ORMs like Prisma, Drizzle, Hibernate, and SQLAlchemy generate SQL from higher-level abstractions, but understanding the generated queries remains essential for performance optimization. SQL's declarative nature — specifying what data to retrieve rather than how to retrieve it — delegates optimization to the query planner, making even minor query changes potentially significant for performance.
SQL changes in migration scripts and stored procedures directly affect database schema, data integrity, and query performance in production. Comparing SQL files catches modified column types that cause data truncation, altered index definitions that degrade query performance, changed JOIN conditions that produce incorrect result sets, and removed constraints that weaken data integrity.
Database teams review migration scripts with extreme care since schema changes on production tables are difficult or impossible to reverse, especially for destructive operations like column drops and type changes.

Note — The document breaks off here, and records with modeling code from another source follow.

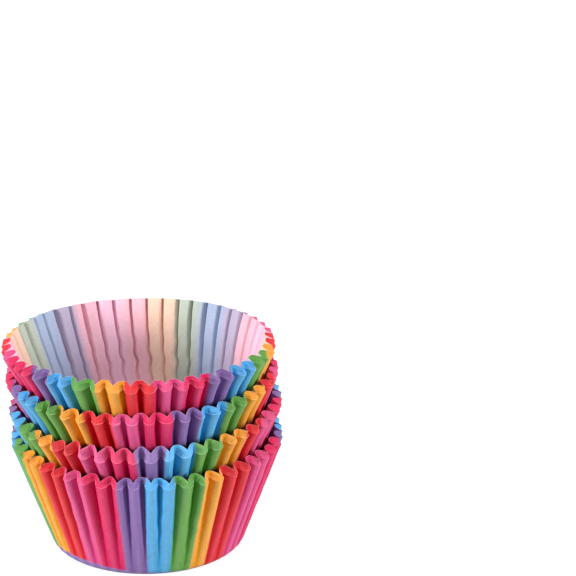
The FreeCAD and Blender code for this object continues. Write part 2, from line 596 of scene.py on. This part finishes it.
    def build_outside(self):
        self.mark("base")
        corner = self.corner_levels(FOOT_ROUNDING, 0.0, FOOT_RINGS)
        for share in BASE_RINGS:
            self.ring(self.flat_level(corner[0].radius * share, 0.0), 0.0)
        self.mark("outside")
        for level in corner:
            self.ring(level, 0.0)
        start = corner_tangent(FOOT_ROUNDING)
        for share in np.linspace(0.0, 1.0, OUTER_RINGS[self.tier] + 1)[1:]:
            self.ring(self.wall_level(start + (SLANT_LENGTH - start) * share), 0.0)

    def build_rim_band(self):
        """The steps of the rim band. Gives back how far up the slant the innermost cup ends."""
        slant = SLANT_LENGTH
        steps = self.draw.uniform(*LAYER_STEPS, RIM_LAYERS)
        steps *= RIM_STAGGERS[self.tier] / steps.sum()
        self.mark("edge")
        self.ring(self.wall_level(slant), 0.0, EDGE_WIDTH)
        for layer, step in enumerate(steps):
            side = (layer + FIRST_LAYERS) / (RIM_LAYERS + FIRST_LAYERS - 1)
            # A step has either an edge or the painted shade of a gap between cups
            self.mark("inner_edge" if self.draw.random() < EDGE_SHARES[self.tier] else "gap")
            self.ring(self.wall_level(slant, NEST_THICKNESS * side), side)
            self.mark("outside")
            slant += step
            self.ring(self.wall_level(slant, NEST_THICKNESS * side), side)
        self.mark("edge")
        self.ring(self.wall_level(slant, NEST_THICKNESS), 1.0, EDGE_WIDTH)
        return slant

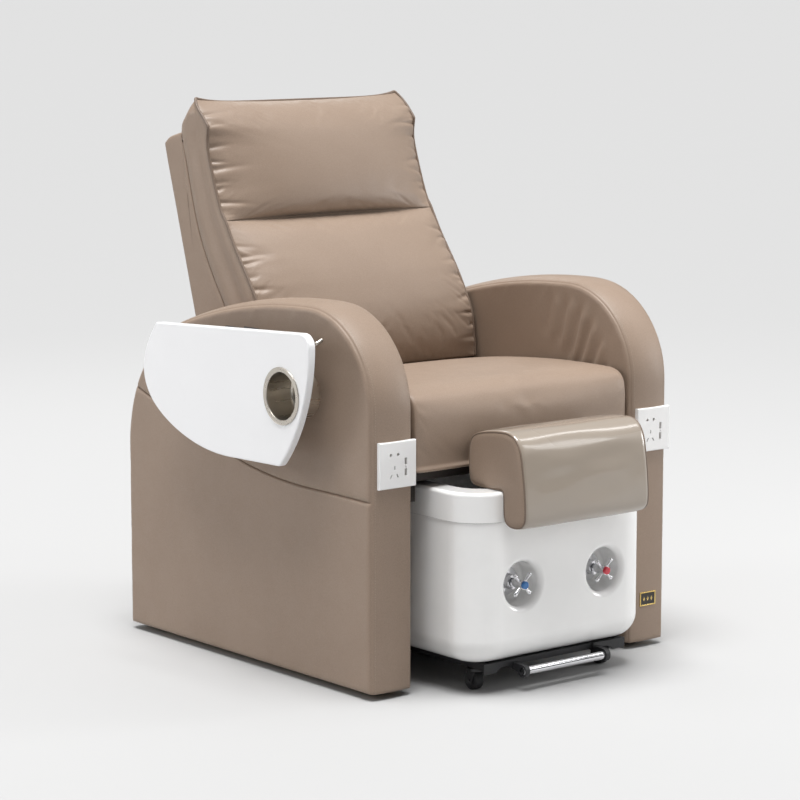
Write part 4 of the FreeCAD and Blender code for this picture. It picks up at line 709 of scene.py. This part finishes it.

UtraDiff provides a semantic diff for SQL files, parsing statements into an AST that matches CREATE, ALTER, and SELECT clauses structurally. Column reordering within SELECT lists and whitespace in multi-line queries are normalized before comparison.
Schema migration files are diffed statement by statement, isolating added indexes, dropped columns, and modified constraints. The text diff with SQL syntax highlighting and keyword coloring runs alongside the structured view for full context.